§ **Objective**: The listing below should be copied in full, word for word.

§ **Provided data**:
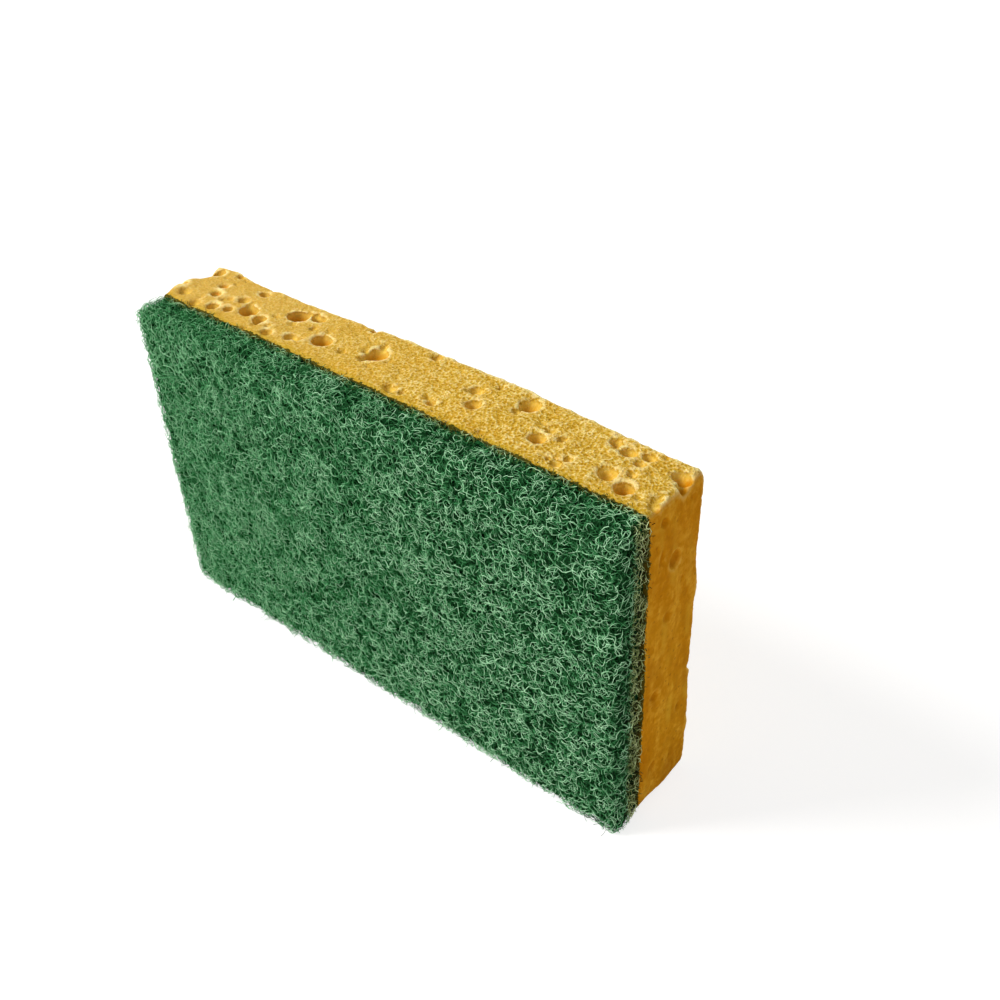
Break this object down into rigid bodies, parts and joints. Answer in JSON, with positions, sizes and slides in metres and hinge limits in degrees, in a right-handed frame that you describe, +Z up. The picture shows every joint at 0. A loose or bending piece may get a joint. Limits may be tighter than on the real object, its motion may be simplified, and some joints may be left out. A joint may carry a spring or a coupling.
{
  "type": "cleaning sponge",
  "caption": "Oblong cleaning sponge: a porous yellow cellulose block with a green nonwoven scouring pad bonded over its front face, standing on its long edge.",
  "frame": {"origin": "centre of the base, the long narrow edge that the sponge stands on", "axes": "+X along the length, +Y through the thickness from the scouring pad's worked face to the block's broad face, +Z up across the width"},
  "size_m": [0.109, 0.022, 0.065],
  "materials": {
    "cellulose": "dry open-celled cellulose, matt, golden yellow",
    "scouring_web": "bonded curly fibres, matt with a slight sheen, mid green"
  },
  "bodies": {
    "root": {"cellulose_block": "cellulose", "scouring_pad": "scouring_web"}
  },
  "joints": []
}
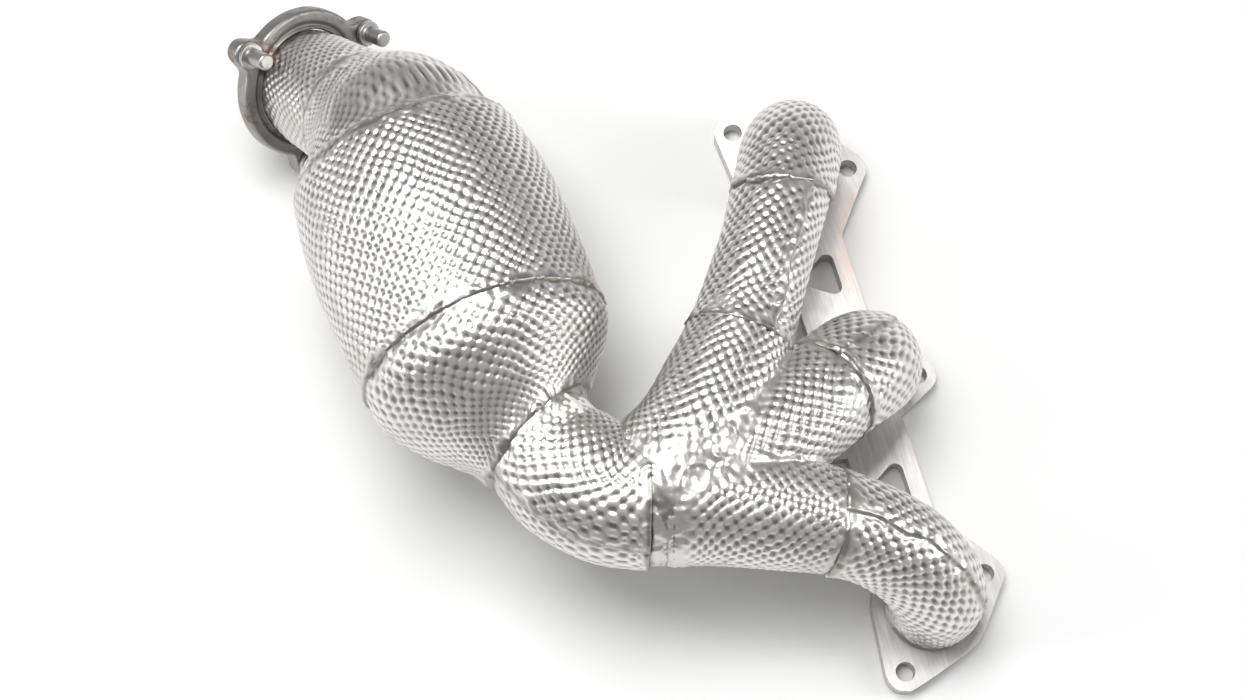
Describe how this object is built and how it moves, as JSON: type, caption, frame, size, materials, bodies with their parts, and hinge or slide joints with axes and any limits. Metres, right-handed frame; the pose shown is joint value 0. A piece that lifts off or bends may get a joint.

§ **Full response**:
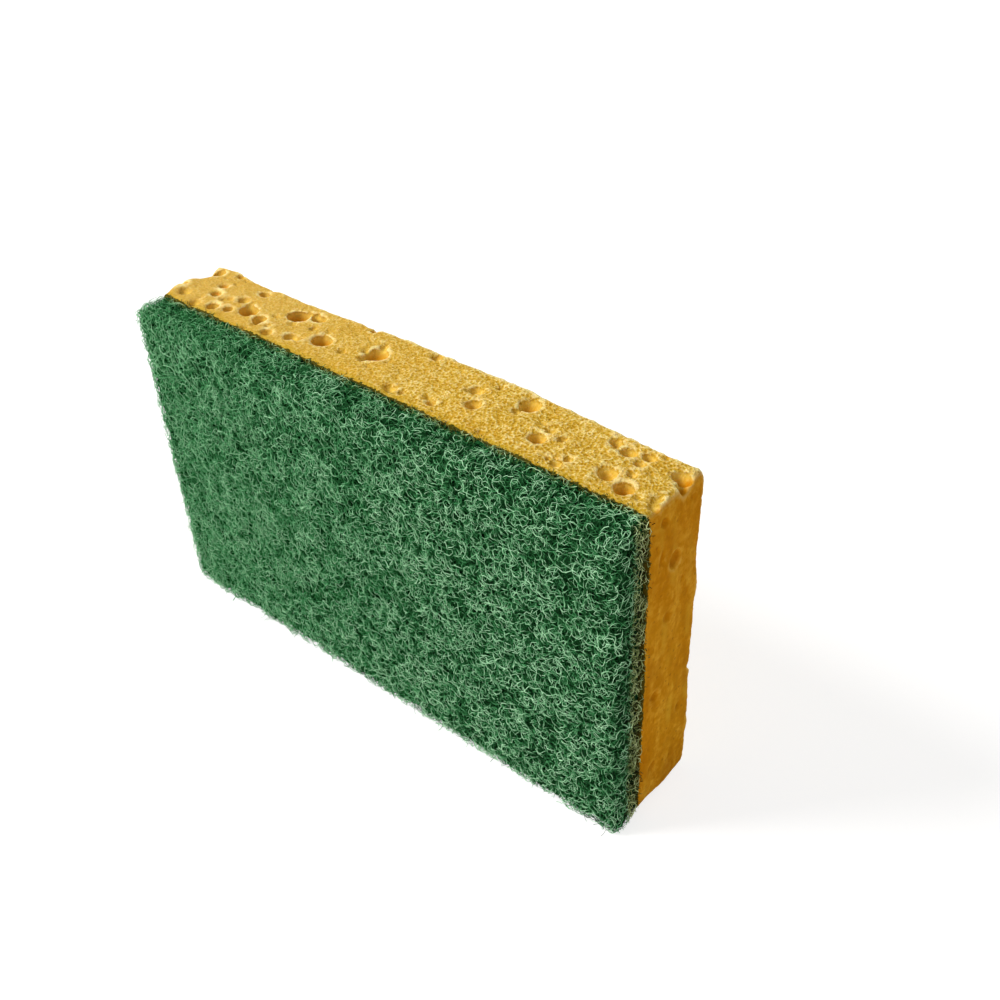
Break this object down into rigid bodies, parts and joints. Answer in JSON, with positions, sizes and slides in metres and hinge limits in degrees, in a right-handed frame that you describe, +Z up. The picture shows every joint at 0. A loose or bending piece may get a joint. Limits may be tighter than on the real object, its motion may be simplified, and some joints may be left out. A joint may carry a spring or a coupling.
{
  "type": "cleaning sponge",
  "caption": "Oblong cleaning sponge: a porous yellow cellulose block with a green nonwoven scouring pad bonded over its front face, standing on its long edge.",
  "frame": {"origin": "centre of the base, the long narrow edge that the sponge stands on", "axes": "+X along the length, +Y through the thickness from the scouring pad's worked face to the block's broad face, +Z up across the width"},
  "size_m": [0.109, 0.022, 0.065],
  "materials": {
    "cellulose": "dry open-celled cellulose, matt, golden yellow",
    "scouring_web": "bonded curly fibres, matt with a slight sheen, mid green"
  },
  "bodies": {
    "root": {"cellulose_block": "cellulose", "scouring_pad": "scouring_web"}
  },
  "joints": []
}
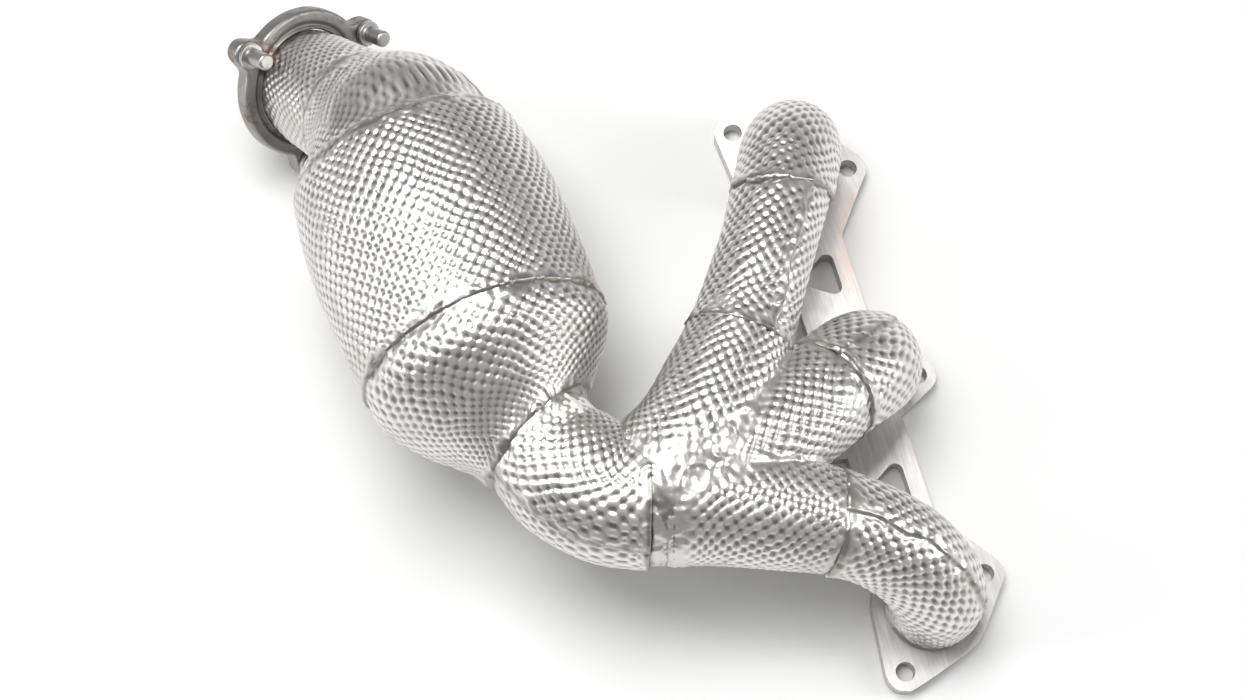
Describe how this object is built and how it moves, as JSON: type, caption, frame, size, materials, bodies with their parts, and hinge or slide joints with axes and any limits. Metres, right-handed frame; the pose shown is joint value 0. A piece that lifts off or bends may get a joint.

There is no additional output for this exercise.